None of this is likely to happen anytime soon. Mr. Netanyahu's concessions aren't enough to meet minimal Palestinian demands — and for now at least that hardly matters. Conditions for a resumption of negotiations, let alone for an agreement, couldn't be worse. With the genocidal Hamas now aligned with the Palestinian Authority, and with PA head Mahmoud Abbas insisting on some form of return of Palestinian refugees to Israel, not even Israel's opposition party, Kadima, would be able to reach a deal.

True, and that is why President Obama's speech, despite its florid vision of two peoples living in peace, is so dangerous. The president spoke as if it is Israel, and not Mahmoud Abbas and Hamas, who is the obstacle to his desired two-state solution.

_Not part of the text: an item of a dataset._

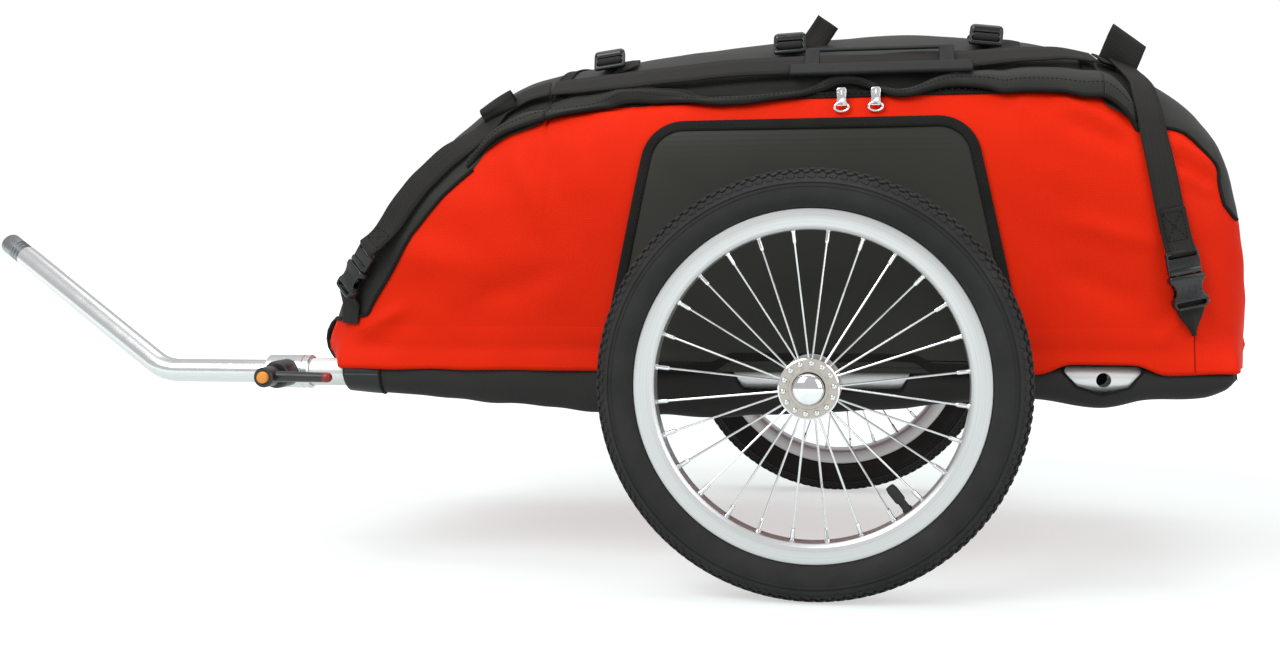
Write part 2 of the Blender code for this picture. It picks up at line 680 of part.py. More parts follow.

Hence, if the Arab-Israeli conflict is not to "cast a shadow over the region" anymore, that means there should be a U.S. policy that puts pressure where it should be put — on the Palestinian Authority and not on Benjamin Netanyahu.

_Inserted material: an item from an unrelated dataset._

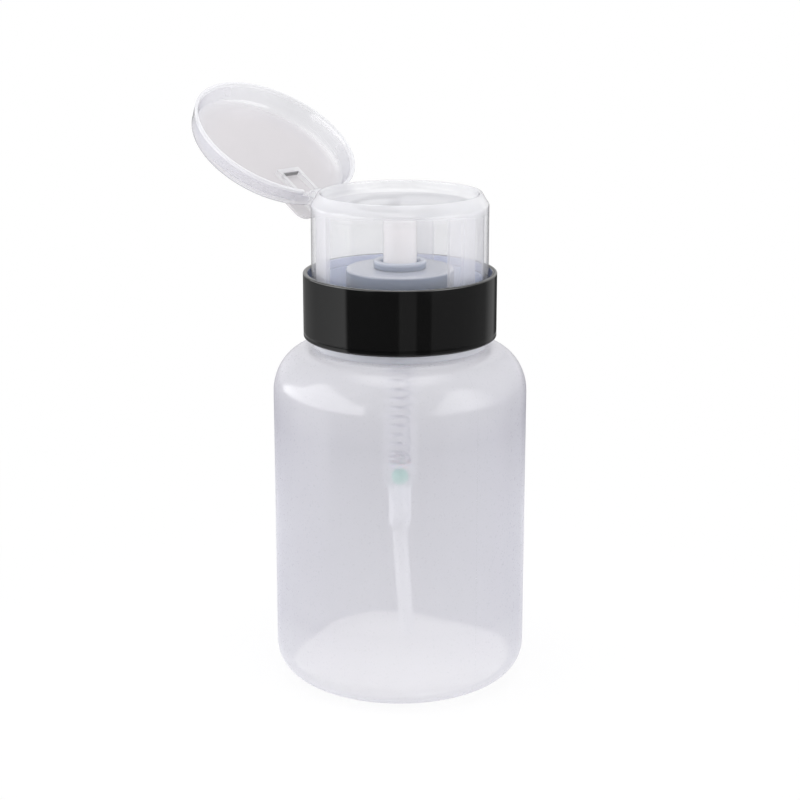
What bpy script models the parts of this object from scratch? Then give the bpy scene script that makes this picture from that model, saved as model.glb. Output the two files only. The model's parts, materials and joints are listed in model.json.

Israel, as Halevi puts it, will cede the right of return of Jews to a greater Israel in return for Palestinians ceding the right of return of their refugees to greater Palestine. The pragmatic hawks in power in Israel today are willing to do this; the ideological extremists of Hamas and the PA are not. Netanyahu is indeed willing to cede land for peace; the Palestinians seem instead to be ready for all-out war against Israel in defense of gaining all of old Palestine for themselves.

As we prepare to listen to President Obama's forthcoming speech to AIPAC this coming Sunday morning, do not expect a massive ovation and cheers for the president from what is likely to be a a most skeptical and demanding audience.

Update: Netanyahu expects Obama to "take back" the 1967 rhetoric, while Knesset members brand Obama the "new Arafat."